Description of the task: Copy exactly, please, the lines of the data from its start through the line containing "from math import atan, degrees, radians, tan".

=====

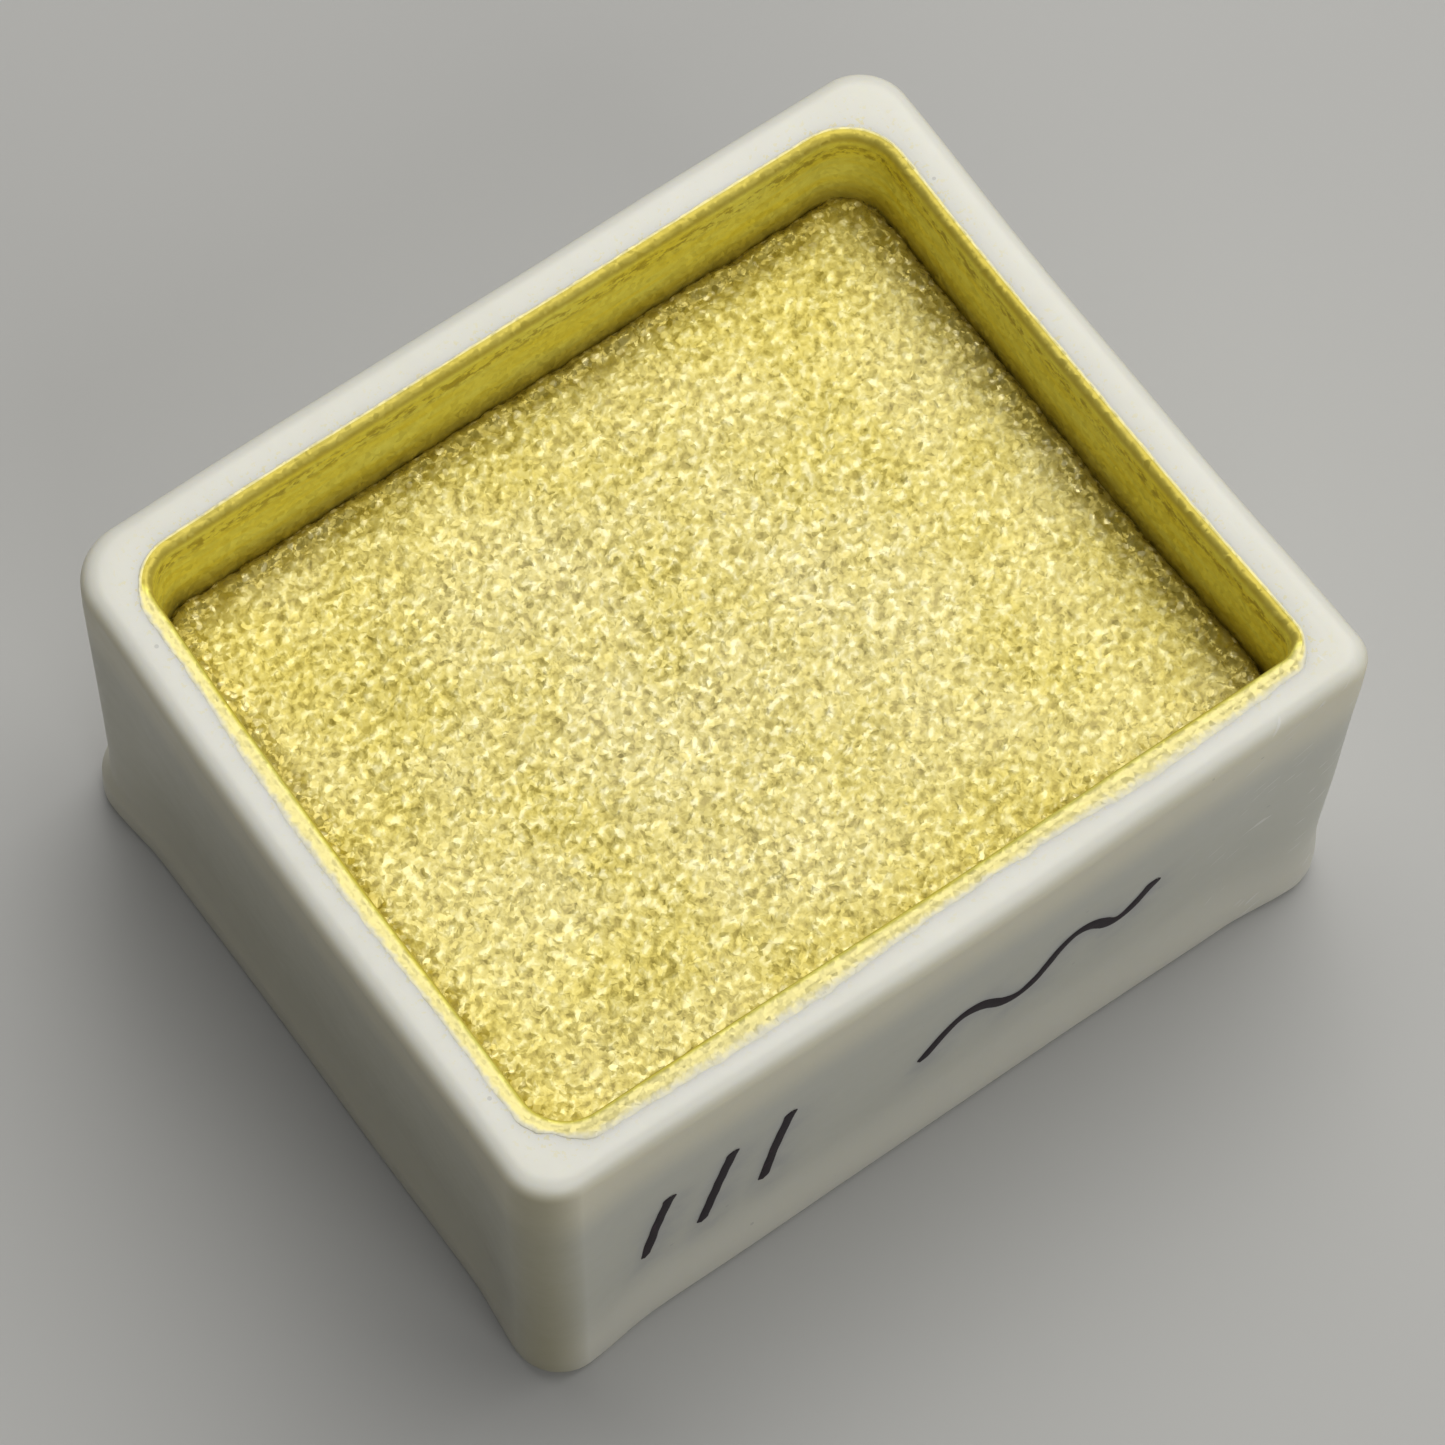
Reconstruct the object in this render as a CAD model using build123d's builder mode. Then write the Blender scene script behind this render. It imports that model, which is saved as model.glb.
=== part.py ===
from build123d import *
import os
from math import atan, degrees, radians, tan

# A watercolour half pan: a small moulded plastic tray with a cast cake of metallic paint in it.
# Millimetres, +Z up, origin in the middle of the footprint, on the plane that the pan stands on.
# +X runs along the long side.

# ---- driving dimensions: the pan ----
length = 19.0              # outside, at the rim
width = 16.0
height = 10.0
rim_width = 1.1            # flat of the rim with both its roundings
rim_corner_radius = 1.05
rim_outer_fillet = 0.4
rim_inner_fillet = 0.16
waist_height = 2.6         # where the walls are drawn in furthest
waist_inset = 0.20
base_inset = 0.10          # the skirt below the waist comes back out
skirt_height = 0.7
base_corner_radius = 1.0

cavity_corner_radius = 1.2
cavity_draft = 2.0         # degrees, each inner wall
floor_top = 1.3
floor_bevel = 0.5          # the cavity's walls meet its floor in a bevel
recess_depth = 0.5         # underside pocket, which leaves a ring to stand on
stand_ring = 1.5

panel_depth = 0.2          # shallow field in each side, between the corner posts
panel_side_angle = 40      # degrees, slope of the field's border
panel_corner_radius = 0.8
post_width = 1.7
panel_bottom = 1.6
panel_top_gap = 1.3        # from the rim's top down to the field

foot_length = 2.2          # corner feet, along X
foot_width = 2.8           # corner feet, along Y
foot_height = 0.75
foot_shoulder = 0.6        # sloping top of a foot, where it runs out into the wall
foot_corner_radius = 0.95

# ---- driving dimensions: the dried paint ----
cake_top = height - 2.1
shoulder_drop = 0.15       # the cake's edge slopes down to the wall
shoulder_width = 1.0
crown_corner_radius = 1.5
shrink_gap = 0.16          # crack between the cake and the wall
gap_depth = 0.5
film_thickness = 0.06      # skin of paint left on the walls above the cake
film_top_gap = 0.2         # bare wall between the skin and the rim's top

os.makedirs("parts", exist_ok=True)


def cavity_size(z, gap=0.0):
    """Length, width and corner radius of the cavity at height z, moved in by gap all round."""
    drawn_in = rim_width + (height - z) * tan(radians(cavity_draft)) + gap
    return length - 2 * drawn_in, width - 2 * drawn_in, cavity_corner_radius - gap


def cavity_section(z, gap=0.0):
    """Sketch of the cavity at height z."""
    long_side, short_side, radius = cavity_size(z, gap)
    with BuildSketch(Plane.XY.offset(z)) as section:
        RectangleRounded(long_side, short_side, radius)
    return section.sketch


def outer_section(z, inset, radius):
    """Sketch of the pan's outside at height z."""
    with BuildSketch(Plane.XY.offset(z)) as section:
        RectangleRounded(length - 2 * inset, width - 2 * inset, radius)
    return section.sketch


def side_plane(x, y):
    """Plane on the drafted wall that faces (x, y), its origin halfway up the sunk field."""
    reach = length / 2 if x else width / 2
    lean = waist_inset / (height - waist_height)
    middle = (panel_bottom + height - panel_top_gap) / 2
    out = reach - lean * (height - middle)
    normal = Vector(x, y, -lean)
    return Plane(origin=(x * out, y * out, middle), x_dir=(-y, x, 0), z_dir=normal)


# ---- pan: moulded tray ----
outer_profile = [
    (0.0, base_inset, base_corner_radius),
    (skirt_height, base_inset, base_corner_radius),
    (waist_height, waist_inset, rim_corner_radius),
    (height, 0.0, rim_corner_radius),
]
foot_x = length / 2 - foot_length / 2
foot_y = width / 2 - foot_width / 2
foot_taper = degrees(atan(waist_inset / foot_shoulder))
panel_height = height - panel_top_gap - panel_bottom

with BuildPart() as pan:
    for lower, upper in zip(outer_profile, outer_profile[1:]):
        loft(sections=[outer_section(*lower), outer_section(*upper)], ruled=True)

    # shallow fields between the corner posts
    for x, y in ((1, 0), (-1, 0), (0, 1), (0, -1)):
        panel_length = (width if x else length) - 2 * post_width
        with BuildSketch(side_plane(x, y)):
            RectangleRounded(panel_length, panel_height, panel_corner_radius)
        extrude(amount=-panel_depth, taper=panel_side_angle, mode=Mode.SUBTRACT)

    # corner feet: an upright pad with a sloping shoulder
    with BuildSketch(Plane.XY):
        with Locations(*[(i * foot_x, j * foot_y) for i in (-1, 1) for j in (-1, 1)]):
            RectangleRounded(foot_length, foot_width, foot_corner_radius)
    extrude(amount=foot_height)
    with BuildSketch(Plane.XY.offset(foot_height)):
        with Locations(*[(i * foot_x, j * foot_y) for i in (-1, 1) for j in (-1, 1)]):
            RectangleRounded(foot_length, foot_width, foot_corner_radius)
    extrude(amount=foot_shoulder, taper=foot_taper)

    # cavity, open at the top
    loft(
        sections=[cavity_section(floor_top, floor_bevel), cavity_section(floor_top + floor_bevel)],
        ruled=True,
        mode=Mode.SUBTRACT,
    )
    loft(
        sections=[cavity_section(floor_top + floor_bevel), cavity_section(height)],
        ruled=True,
        mode=Mode.SUBTRACT,
    )

    # pocket in the underside
    with BuildSketch(Plane.XY):
        RectangleRounded(length - 2 * stand_ring, width - 2 * stand_ring, cavity_corner_radius)
    extrude(amount=recess_depth, mode=Mode.SUBTRACT)

    # softened rim
    rim_face = pan.faces().sort_by(Axis.Z)[-1]
    fillet(rim_face.outer_wire().edges(), radius=rim_outer_fillet)
    rim_face = pan.faces().sort_by(Axis.Z)[-1]
    fillet(rim_face.inner_wires()[0].edges(), radius=rim_inner_fillet)

pan.part.label = "pan"

# ---- paint cake: fills the cavity, its crown shrunk away from the walls ----
shoulder_bottom = cake_top - shoulder_drop
gap_bottom = shoulder_bottom - gap_depth
crown_length, crown_width, _ = cavity_size(cake_top, shrink_gap + shoulder_width)

with BuildSketch(Plane.XY.offset(cake_top)) as crown_section:
    RectangleRounded(crown_length, crown_width, crown_corner_radius)

with BuildPart() as paint_cake:
    loft(
        sections=[cavity_section(floor_top, floor_bevel), cavity_section(floor_top + floor_bevel)],
        ruled=True,
    )
    loft(
        sections=[cavity_section(floor_top + floor_bevel), cavity_section(gap_bottom)],
        ruled=True,
    )
    loft(
        sections=[cavity_section(gap_bottom, shrink_gap), cavity_section(shoulder_bottom, shrink_gap)],
        ruled=True,
    )
    loft(sections=[cavity_section(shoulder_bottom, shrink_gap), crown_section.sketch], ruled=True)

paint_cake.part.label = "paint_cake"

# ---- wall film: dried skin of paint on the walls above the crack ----
film_top = height - film_top_gap

with BuildPart() as wall_film:
    loft(sections=[cavity_section(gap_bottom), cavity_section(film_top)], ruled=True)
    loft(
        sections=[cavity_section(gap_bottom, film_thickness), cavity_section(film_top, film_thickness)],
        ruled=True,
        mode=Mode.SUBTRACT,
    )

wall_film.part.label = "wall_film"

for piece in (pan, paint_cake, wall_film):
    export_step(piece.part, f"parts/{piece.part.label}.step")
    print(piece.part.label, "volume", round(piece.part.volume, 2), "mm3", piece.part.bounding_box().size)
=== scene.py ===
import math

import bpy
import numpy as np
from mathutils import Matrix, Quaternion, Vector, noise
from mathutils.bvhtree import BVHTree


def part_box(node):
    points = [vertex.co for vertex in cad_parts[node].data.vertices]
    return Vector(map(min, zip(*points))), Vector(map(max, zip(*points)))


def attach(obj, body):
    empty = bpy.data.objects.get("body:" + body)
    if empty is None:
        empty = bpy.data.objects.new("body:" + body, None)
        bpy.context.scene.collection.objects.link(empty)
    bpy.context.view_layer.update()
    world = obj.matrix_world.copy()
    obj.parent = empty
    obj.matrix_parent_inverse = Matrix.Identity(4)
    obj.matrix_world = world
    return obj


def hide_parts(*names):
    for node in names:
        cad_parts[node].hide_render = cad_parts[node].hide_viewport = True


# A watercolour half pan of off-white plastic with a cake of metallic gold paint in it.
# Lengths in this script are millimetres, and meshes are written in metres.

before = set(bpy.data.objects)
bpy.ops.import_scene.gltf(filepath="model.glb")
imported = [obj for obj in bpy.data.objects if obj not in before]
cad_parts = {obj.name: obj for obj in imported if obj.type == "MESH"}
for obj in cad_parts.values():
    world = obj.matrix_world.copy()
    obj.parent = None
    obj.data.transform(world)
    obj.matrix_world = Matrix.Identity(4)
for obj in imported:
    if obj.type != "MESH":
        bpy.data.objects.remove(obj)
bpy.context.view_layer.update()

noise.seed_set(5)          # noise_vector starts from the clock without it

MM = 0.001
pan_low, pan_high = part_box("pan")
_, cake_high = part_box("paint_cake")
film_low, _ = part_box("wall_film")

half_x = pan_high.x / MM
half_y = pan_high.y / MM
height = pan_high.z / MM
cake_top = cake_high.z / MM
gap_bottom = film_low.z / MM

# Four corner radii run in the order ++, -+, --, +-, by the signs of x and y.
RIM_WIDTH = 1.05
RIM_RADII = [1.05, 1.2, 1.0, 0.68]
RIM_FILLET = 0.36
INNER_FILLET = 0.14
RIM_BAND = 1.1             # upright band under the rim, above the sunk middle of each wall
BAND_INSET = 0.04
WAIST = 2.3                # where the middle of each wall is drawn in furthest
WAIST_INSET = 0.28
WAIST_SHARE = 0.3          # share of the way from foot radii to rim radii at the waist
SKIRT_INSET = 0.14
FOOT_RADII = [1.0] * 4
FOOT_FILLET = 0.3
WAVINESS = 0.035
WAVE_SCALE = 0.28

CAVITY_DRAFT = math.tan(math.radians(2.0))
CAVITY_RADII = [1.15, 0.85, 1.0, 0.45]
FLOOR_TOP = 1.3
FLOOR_BEVEL = 0.5
POCKET_RING = 1.5          # width of the ring that the pan stands on, round the pocket underneath
POCKET_RADII = [1.2] * 4
POCKET_DEPTH = 0.5

FILM_THICKNESS = 0.06
FILM_AT_EDGE = 0.2         # share of that thickness left where the skin turns over the rim
BURIED = 0.03              # the skin's back lies this deep in the plastic

CORNER_SEGMENTS = 14
LONG_SEGMENTS = 120
SHORT_SEGMENTS = 96


# ---------------------------------------------------------------- shapes

def smooth(t):
    """0 to 1 with flat ends."""
    t = np.clip(t, 0.0, 1.0)
    return t * t * (3 - 2 * t)


def ring(a, b, radii, sink=0.0, post=(0.9, 2.7)):
    """Points round a rectangle of half sizes a and b, from its +X+Y corner the left-hand way round.

    radii are the four corner radii in the order ++, -+, --, +-. The middle of each side lies sink deeper
    than the corner posts, and the step between them runs over post, counted from the corner.
    """
    corners = [(1, 1), (-1, 1), (-1, -1), (1, -1)]
    points = []
    for k, (sx, sy) in enumerate(corners):
        r, r_next = radii[k], radii[(k + 1) % 4]
        turn = np.radians(90 * k + np.linspace(0, 90, CORNER_SEGMENTS + 1))
        points.append(np.c_[sx * (a - r) + r * np.cos(turn), sy * (b - r) + r * np.sin(turn)])
        count = LONG_SEGMENTS if k % 2 == 0 else SHORT_SEGMENTS
        t = np.linspace(0, 1, count + 1)[1:-1]
        half, other = (a, b) if k % 2 == 0 else (b, a)
        start, end = half - r, -(half - r_next)
        along = (start + (end - start) * t) * (sx if k % 2 == 0 else sy)
        depth = other - sink * smooth((half - np.abs(along) - post[0]) / (post[1] - post[0]))
        points.append(np.c_[along, sy * depth] if k % 2 == 0 else np.c_[sx * depth, along])
    return np.vstack(points)


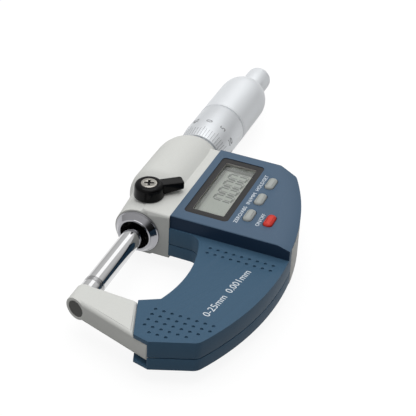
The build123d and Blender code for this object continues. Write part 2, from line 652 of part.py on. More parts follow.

=====

Result of the exercise:
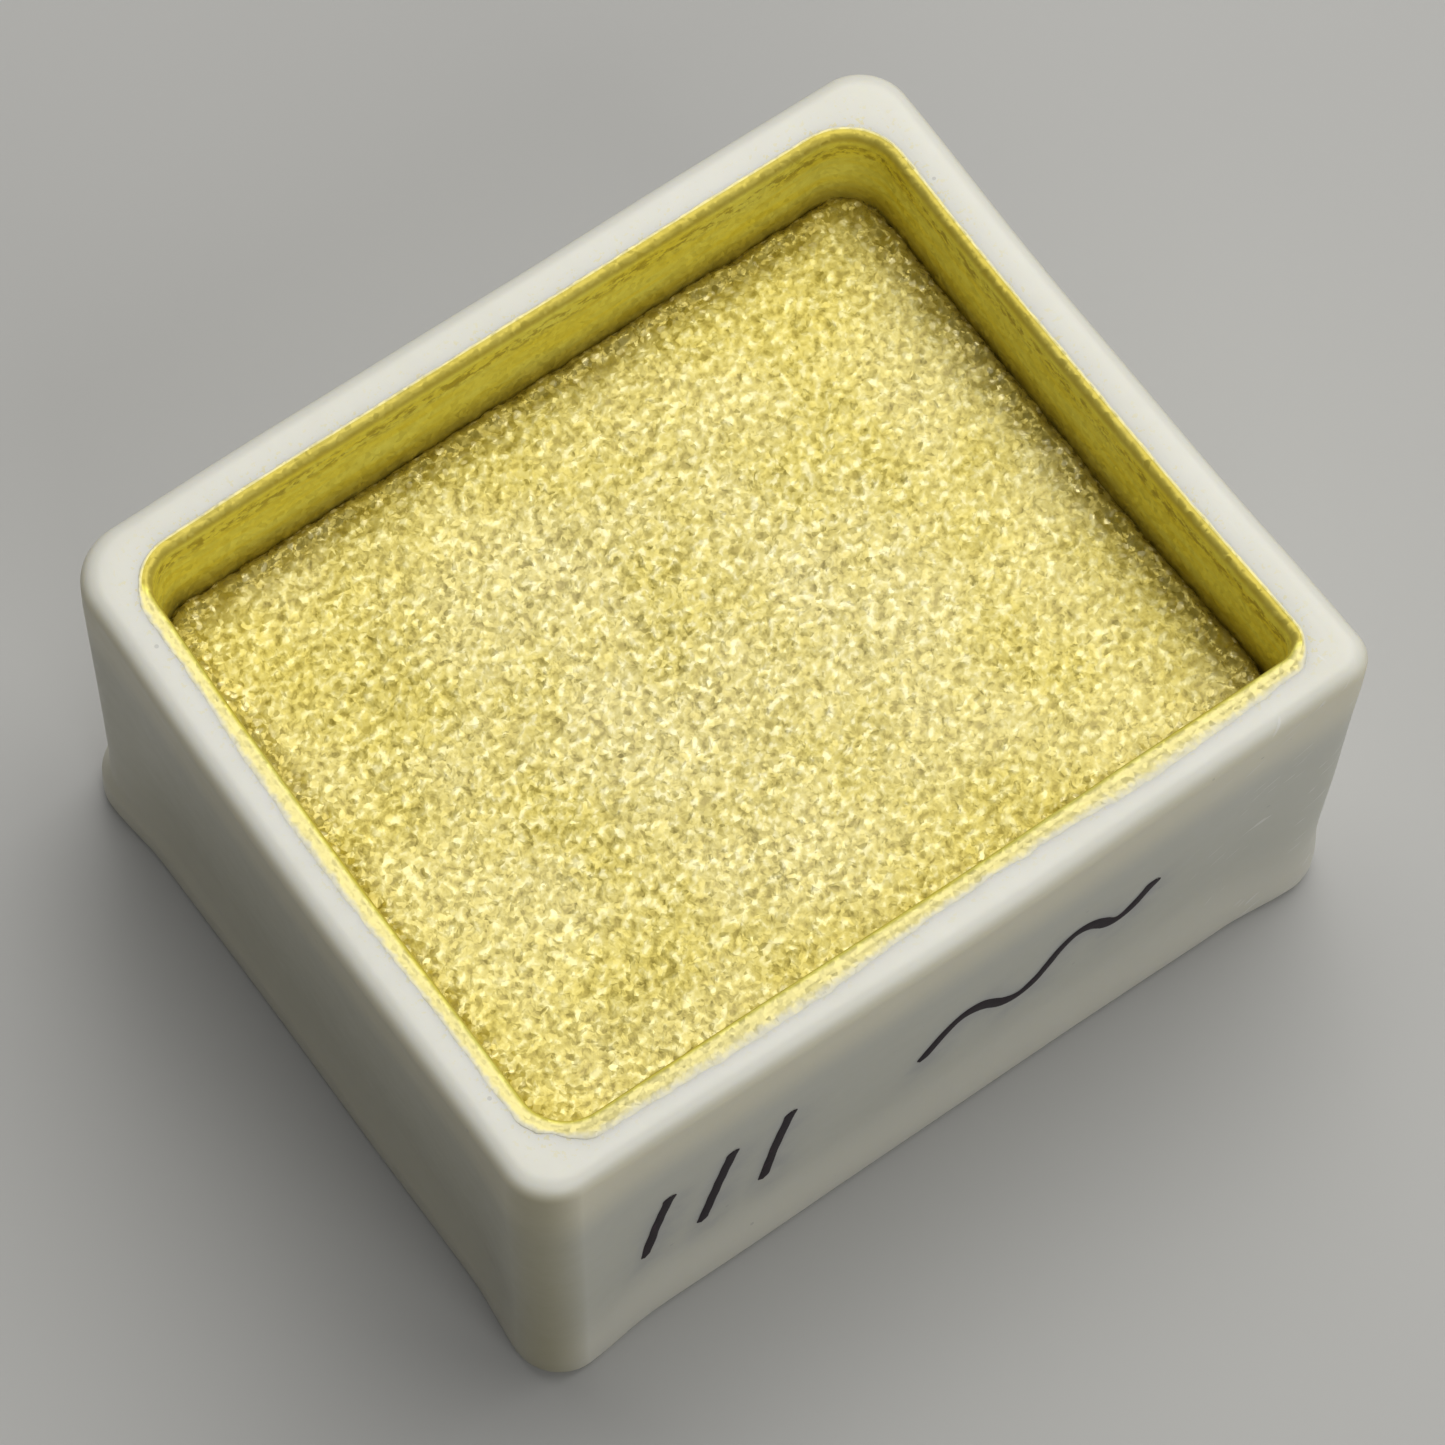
Reconstruct the object in this render as a CAD model using build123d's builder mode. Then write the Blender scene script behind this render. It imports that model, which is saved as model.glb.
=== part.py ===
from build123d import *
import os
from math import atan, degrees, radians, tan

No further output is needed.